In the July Computers in Entertainment (ACM), "How computer gamers experience the game situation..." [1.] presents study results suggesting the goal-oriented nature of First Person Shooters (FPSs). The authors have led me to refresh with this twist to a previous discussion on Situational Awareness: should there be different User Interfaces (UIs) to accomodate different player goals?
In Situational Awareness the question distilled down to this:
I wonder if in this age of rapidly approaching ubiquity in game world access (e.g. "Towards Situation-aware Cross-platform Ubi-Game"...) when even our good friend Alice Taylor speculates (AULA presentation) whether Google Earth is going MMO, there may come the need to freshly reevaluate how to design the virtual world experience (interface and all) to effectively communicate an efficient and engaging situational awareness.
Here, the authors conclude, in part, that gaming goals have an important role in shaping the identity of the FPS genre as well as the player's perception of what an FPS game is - its tools, and its mechanics (fn1).
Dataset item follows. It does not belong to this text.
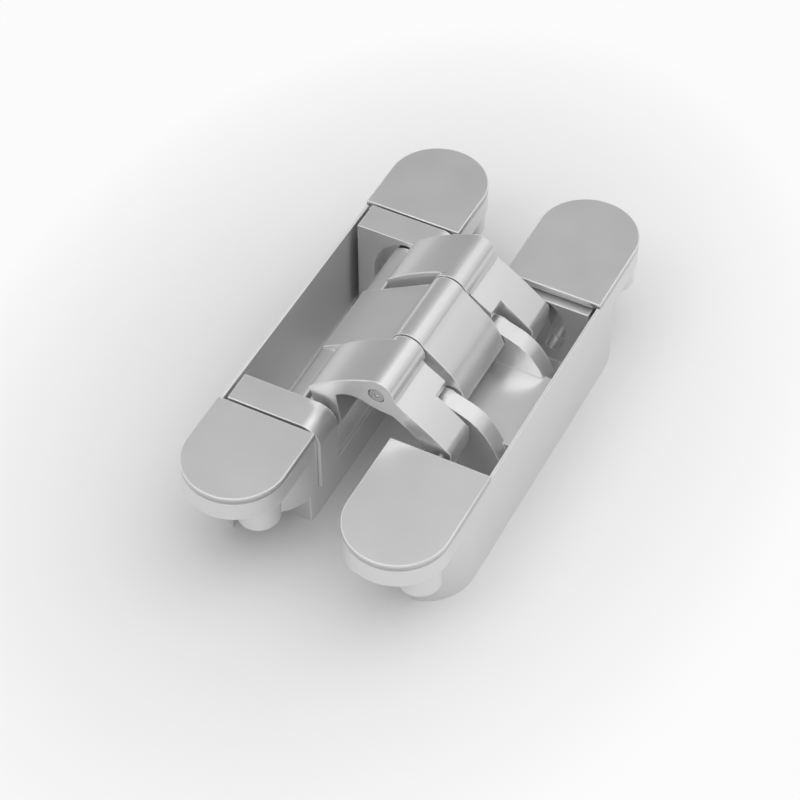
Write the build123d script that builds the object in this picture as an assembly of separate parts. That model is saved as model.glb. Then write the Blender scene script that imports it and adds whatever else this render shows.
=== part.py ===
from build123d import *
import math
import os

os.makedirs("parts", exist_ok=True)

# A concealed door hinge laid out flat, fully open. Dimensions are in millimetres.
# X runs across both housings, Y along them and Z up. The pieces are drawn with the cover faces
# at Z = 0 and X = 0 midway between the housings, and lifted by DEPTH when they are saved.

# Housings
WIDTH = 24.0
LENGTH = 120.0
DEPTH = 27.0
HOUSING_GAP = 14.8
COVER_THICKNESS = 1.7
FLANGE_THICKNESS = 5.1
RIM_DROP = 1.0
OUTER_WALL = 0.7
INNER_WALL = 1.2
FLOOR = 1.5
ROUND_CENTRE = LENGTH / 2 - 25.0
OPENING_HALF = ROUND_CENTRE - 0.7
LOW_WALL_TOP = -18.3
NOTCH_START = ROUND_CENTRE + 2.4
NOTCH_WIDTH = 15.0
NOTCH_TOP = -18.7
POCKET_WALL = 1.7
POCKET_FLOOR = -17.0

# Covers
FRAME_COVER_START = ROUND_CENTRE - 0.3
LEAF_COVER_START = ROUND_CENTRE - 6.8
COVER_EDGE = 0.3
PEG_RADIUS = 1.4
PEG_LENGTH = 3.0
PEG_CLEARANCE = 0.05
PEG_OFFSET = WIDTH / 2 - 3.2
PEG_Y = LENGTH / 2 - 16.6
END_PEG_Y = LENGTH / 2 - 3.8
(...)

In other words, "aspects of the gaming situation perceived to support goal attainment were evaluated positively, while those perceived to hinder goal attainment were evaluated negatively..."
More interesting, however, is the claimed subtle relationship between goals and the levers of a player's gaming circumstance:
goals... (act) as perceptual filters, such that players paid most attention to aspects of the gaming situation perceived to influence most their attainment of gaming goals, and ignored or paid less attention to aspects perceived to have little or no influence on goal attainment.
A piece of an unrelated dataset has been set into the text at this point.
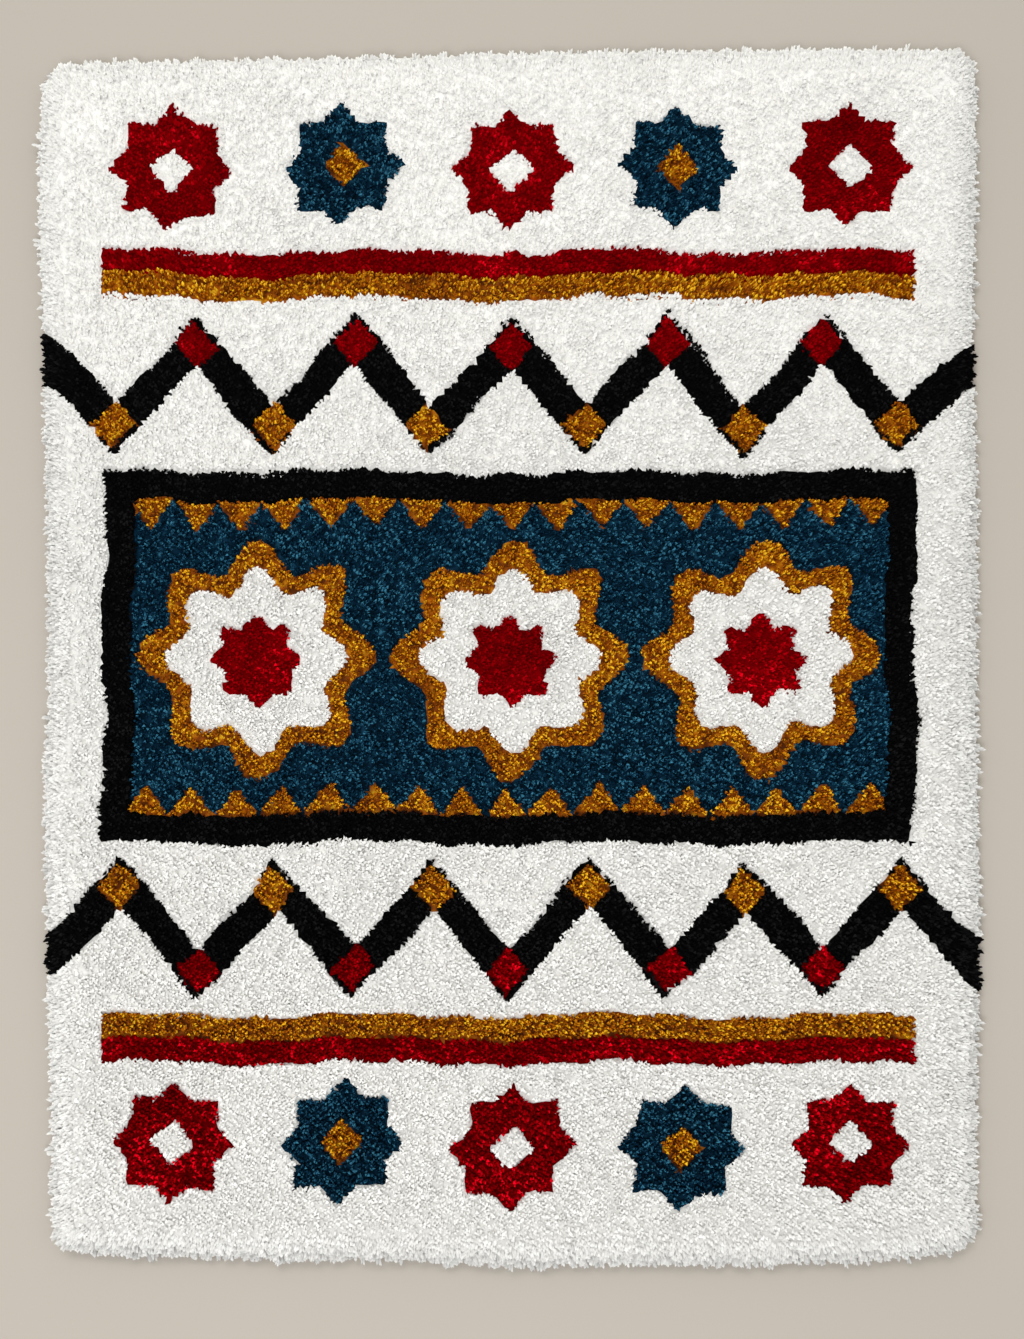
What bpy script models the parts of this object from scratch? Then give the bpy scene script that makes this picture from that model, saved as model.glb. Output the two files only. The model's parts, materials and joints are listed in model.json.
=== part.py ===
# A hand-tufted pile rug, lying flat: one cloth with cut pile, whose tufts lean out past its edge all round.
# Metres, +Z up. The rug lies on z = 0 with its length along Y, and the origin is under its middle.
import math
import random

import bpy
from mathutils import Vector, noise
from mathutils.geometry import delaunay_2d_cdt

# Size of the rug over the tips of its pile, before the wander of its sides.
RUG_WIDTH = 0.705
RUG_LENGTH = 0.911
CORNER_RADIUS = 0.020
CORNER_TIGHTENING = 0.5
PILE_TOP = 0.017

# The rim, as distances inside the line of the tips. The cloth ends first and the pile leans out over it.
CLOTH_INSET = 0.011
WALL_INSET = 0.0065
WALL_TOP = 0.0115
SHOULDER_INSET = 0.0115
SHOULDER_ROUND = 0.020

# Locks of pile that stand out of the rim, each a four-sided point on its own patch of the wall.
# The way round the rim is counted in steps: a lock's patch takes most of them and a gap the rest.
LOCK_COUNT = 286
STEPS_A_LOCK = 20
STEPS_A_PATCH = 16
TIP_STEP = 8
TIP_STEP_SPREAD = 6
LOCK_REACH = 0.0062
LOCK_REACH_SPREAD = 0.0020
LOCK_HEIGHT = 0.0076
LOCK_HEIGHT_SPREAD = 0.0030
LOCK_SEED = 11

# Lumps of the pile's top: one lump for each point of a staggered lattice, on slower swells.
LUMP_PITCH = 0.0158
LUMP_RISE = 0.0015
LUMP_SHIFT = 0.0022
LUMP_SEED = 5
SWELL_LENGTH = 0.060
SWELL_RISE = 0.0016
LATTICE_INSET = 0.0185
INSIDE_ONLY = 1  # the fill's setting that leaves out triangles beyond the ring
NO_MERGE = 1e-7  # points nearer than this would become one

# How far each side bows out of its straight line, in millimetres, at shares of its length.
# Left and right run from the head end to the foot end, head and foot from the left to the right.
SIDE_WANDER = (
    # share, left, right, head, foot
    (0.000, 3.0, -0.5, -7.0, -6.0),
    (0.125, 5.0, -1.5, -4.5, -2.5),
    (0.250, 1.5, -3.0, -3.0, 0.0),
    (0.375, -1.0, 0.0, -0.5, 0.5),
    (0.500, -2.5, 0.0, 1.5, 5.0),
    (0.625, 1.0, 1.0, 3.8, 3.5),
    (0.750, -1.0, 2.5, 4.0, 4.0),
    (0.875, -3.8, -0.5, 5.5, 1.0),
    (1.000, -4.5, 0.0, 4.5, -7.0),
)
LEFT, RIGHT, HEAD, FOOT = 1, 2, 3, 4

YARN_COLOUR = (0.80, 0.79, 0.75, 1.0)
YARN_ROUGHNESS = 0.85


def wander(side, share):
    """How far that side bows out there, in metres, eased from one row of the table to the next."""
    share = min(max(share, 0.0), 1.0)
    for low, high in zip(SIDE_WANDER, SIDE_WANDER[1:]):
        if share <= high[0]:
            step = (share - low[0]) / (high[0] - low[0])
            ease = step * step * (3 - 2 * step)
            return (low[side] + (high[side] - low[side]) * ease) / 1000
    return SIDE_WANDER[-1][side] / 1000


def laid(x, y):
    """The point of the true, uneven rug for a point of the plain round-cornered rectangle."""
    across = x / (RUG_WIDTH / 2)
    along = y / (RUG_LENGTH / 2)
    side = RIGHT if x > 0 else LEFT
    end = HEAD if y > 0 else FOOT
    return (
        x + across * wander(side, (1 - along) / 2),
        y + along * wander(end, (1 + across) / 2),
    )


def plain_ring(inset, count):
    """Evenly spaced points with outward directions, round the plain rectangle set inset inside the tips."""
    half_width = RUG_WIDTH / 2 - inset
    half_length = RUG_LENGTH / 2 - inset
    radius = CORNER_RADIUS - inset * CORNER_TIGHTENING
    corners = ((1, -1, -90), (1, 1, 0), (-1, 1, 90), (-1, -1, 180))
    straights = (2 * (half_length - radius), 2 * (half_width - radius)) * 2
    bend = radius * math.pi / 2
    total = sum(straights) + 4 * bend
    ring = []
    for index in range(count):
        run = index * total / count
        for (sign_x, sign_y, start), straight in zip(corners, straights):
            centre = Vector((sign_x * (half_width - radius), sign_y * (half_length - radius)))
            if run < bend:
                angle = math.radians(start) + run / radius
                out = Vector((math.cos(angle), math.sin(angle)))
                ring.append((centre + out * radius, out))
                break
            run -= bend
            if run < straight:
                angle = math.radians(start + 90)
                out = Vector((math.cos(angle), math.sin(angle)))
                ring.append((centre + out * radius + Vector((-out.y, out.x)) * run, out))
                break
            run -= straight
    return ring


def depth_inside(x, y):
    """How far a point of the plain rectangle lies inside the line of the tips."""
    over_x = abs(x) - (RUG_WIDTH / 2 - CORNER_RADIUS)
    over_y = abs(y) - (RUG_LENGTH / 2 - CORNER_RADIUS)
    outside = math.hypot(max(over_x, 0.0), max(over_y, 0.0))
    return CORNER_RADIUS - outside - min(max(over_x, over_y), 0.0)


def pile_height(x, y):
    """Height of the pile's top: round at the shoulder, with slow swells over the middle."""
    near = min(max(1 - (depth_inside(x, y) - WALL_INSET) / SHOULDER_ROUND, 0.0), 1.0)
    shoulder = WALL_TOP + (PILE_TOP - WALL_TOP) * math.sqrt(1 - near * near)
    return shoulder + SWELL_RISE * noise.noise(Vector((x, y, 0)) / SWELL_LENGTH)


def lump_points(rng):
    """The staggered lattice of lumps over the pile's top, as points of the plain rectangle and heights."""
    row_pitch = LUMP_PITCH * math.sqrt(3) / 2
    rows = int(RUG_LENGTH / row_pitch) + 2
    columns = int(RUG_WIDTH / LUMP_PITCH) + 2
    points = []
    for row in range(rows):
        for column in range(columns):
            x = (column + row % 2 / 2 - columns / 2) * LUMP_PITCH + rng.uniform(-LUMP_SHIFT, LUMP_SHIFT)
            y = (row - rows / 2) * row_pitch + rng.uniform(-LUMP_SHIFT, LUMP_SHIFT)
            rise = rng.uniform(-LUMP_RISE, LUMP_RISE)
            if depth_inside(x, y) > LATTICE_INSET:
                points.append((x, y, pile_height(x, y) + rise))
    return points


def rim_ring(inset):
    """The ends of every lock's patch on the ring at that inset, as points of the plain rectangle."""
    ring = plain_ring(inset, LOCK_COUNT * STEPS_A_LOCK)
    points = []
    for start in range(0, len(ring), STEPS_A_LOCK):
        points += [ring[start][0], ring[start + STEPS_A_PATCH][0]]
    return points


def lock_tips(rng):
    """The point of each lock, out on the line of the tips."""
    ring = plain_ring(WALL_INSET, LOCK_COUNT * STEPS_A_LOCK)
    tips = []
    for start in range(0, len(ring), STEPS_A_LOCK):
        step = start + TIP_STEP + rng.randint(-TIP_STEP_SPREAD, TIP_STEP_SPREAD)
        point, out = ring[step % len(ring)]
        tip = point + out * (LOCK_REACH + rng.uniform(-LOCK_REACH_SPREAD, LOCK_REACH_SPREAD))
        tips.append((tip.x, tip.y, LOCK_HEIGHT + rng.uniform(-LOCK_HEIGHT_SPREAD, LOCK_HEIGHT_SPREAD)))
    return tips


def filled(ring, inner):
    """Triangles over a closed ring with loose points inside it, as indices into ring + inner."""
    flat = [Vector((x, y)) for x, y, _ in ring + inner]
    made = delaunay_2d_cdt(flat, [], [list(range(len(ring)))], INSIDE_ONLY, NO_MERGE)
    origin = [sources[0] for sources in made[3]]
    return [[origin[corner] for corner in face] for face in made[2]]


def rug_mesh():
    """The whole rug as one closed body: flat underside, leaning wall with its locks, and lumpy top."""
    base = [(p.x, p.y, 0.0) for p in rim_ring(CLOTH_INSET)]
    wall = [(p.x, p.y, pile_height(p.x, p.y)) for p in rim_ring(WALL_INSET)]
    tips = lock_tips(random.Random(LOCK_SEED))
    shoulder = [(p.x, p.y, pile_height(p.x, p.y)) for p, _ in plain_ring(SHOULDER_INSET, LOCK_COUNT)]
    inner = shoulder + lump_points(random.Random(LUMP_SEED))

    count = len(base)
    at_wall = count
    at_tip = 2 * count
    at_inner = at_tip + len(tips)
    faces = [list(reversed(face)) for face in filled(base, [])]
    for face in filled(wall, inner):
        faces.append([at_wall + c if c < count else at_inner + c - count for c in face])
    for index in range(count):
        after = (index + 1) % count
        patch = [index, after, at_wall + after, at_wall + index]
        if index % 2:
            faces.append(patch)
            continue
        tip = at_tip + index // 2
        faces += [[a, b, tip] for a, b in zip(patch, patch[1:] + patch[:1])]

    points = [(*laid(x, y), z) for x, y, z in base + wall + tips + inner]
    middle_x = (min(p[0] for p in points) + max(p[0] for p in points)) / 2
    middle_y = (min(p[1] for p in points) + max(p[1] for p in points)) / 2
    mesh = bpy.data.meshes.new("tufted_rug")
    mesh.from_pydata([(x - middle_x, y - middle_y, z) for x, y, z in points], [], faces)
    mesh.validate()
    return mesh


def yarn_material():
    material = bpy.data.materials.new("acrylic_yarn")
    material.use_nodes = True
    shader = material.node_tree.nodes["Principled BSDF"]
    shader.inputs["Base Color"].default_value = YARN_COLOUR
    shader.inputs["Roughness"].default_value = YARN_ROUGHNESS
    shader.inputs["Metallic"].default_value = 0.0
    return material


def build():
    for old in list(bpy.data.objects):
        bpy.data.objects.remove(old)
    mesh = rug_mesh()
    mesh.materials.append(yarn_material())
    rug = bpy.data.objects.new("tufted_rug", mesh)
    bpy.context.scene.collection.objects.link(rug)


build()
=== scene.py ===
# Dresses the tufted rug: a plain backing cloth with some seventy thousand tufts of cut acrylic yarn in it.
# Metres, +Z up, +Y to the head end of the rug. The design is generic: stars, stripes, zigzags and flowers.
import json
import math

import bpy
import numpy as np
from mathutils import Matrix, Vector, noise
from mathutils.bvhtree import BVHTree
from mathutils.geometry import delaunay_2d_cdt
from mathutils.kdtree import KDTree

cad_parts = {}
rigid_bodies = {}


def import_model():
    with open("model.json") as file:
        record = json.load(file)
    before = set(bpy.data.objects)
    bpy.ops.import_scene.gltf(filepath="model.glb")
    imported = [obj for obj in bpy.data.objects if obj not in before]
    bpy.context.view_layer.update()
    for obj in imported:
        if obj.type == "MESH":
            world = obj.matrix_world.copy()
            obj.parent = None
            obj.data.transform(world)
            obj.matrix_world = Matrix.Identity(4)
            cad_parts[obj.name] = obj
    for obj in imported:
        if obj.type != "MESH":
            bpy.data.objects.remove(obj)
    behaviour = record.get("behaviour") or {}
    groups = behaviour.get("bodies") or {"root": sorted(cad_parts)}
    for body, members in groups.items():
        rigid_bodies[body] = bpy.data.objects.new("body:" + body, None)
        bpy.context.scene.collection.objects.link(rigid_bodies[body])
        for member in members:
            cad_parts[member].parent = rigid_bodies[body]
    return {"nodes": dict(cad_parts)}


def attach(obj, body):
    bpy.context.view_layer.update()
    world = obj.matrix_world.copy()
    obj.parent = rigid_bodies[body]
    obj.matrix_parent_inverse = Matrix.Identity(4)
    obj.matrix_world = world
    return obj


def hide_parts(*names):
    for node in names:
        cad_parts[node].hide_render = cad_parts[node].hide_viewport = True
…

Thus this question. To the extent that there is a conformity in the UI designs within genres, such as MMORPGs, does this then imply a restriction on the goal-set that can be adequately offered to the player? In other words, taken to an extreme, an open-ended world should have a large number of UI patterns, each perhaps very different? Explorers, Socializers...
Developing and supporting multiple UIs sounds expensive from a developer's point-of-view. But perhaps those costs are part of the cost of admission to open-ended world experiences.
Anticipating those who will again cite client UI customization (e.g. World of Warcraft), the caveat I gave in the previous discussion (Situational Awareness) would be the same one I offer here. Are changes to the UI surface decoration sufficient - or is it, as I suspect, time to think in terms of deeper representational differences. Perhaps Xzin's Army of One and the multiboxing phenomenon in general is but one example of a UI style stressed to accomodate different player purposes in virtual worlds.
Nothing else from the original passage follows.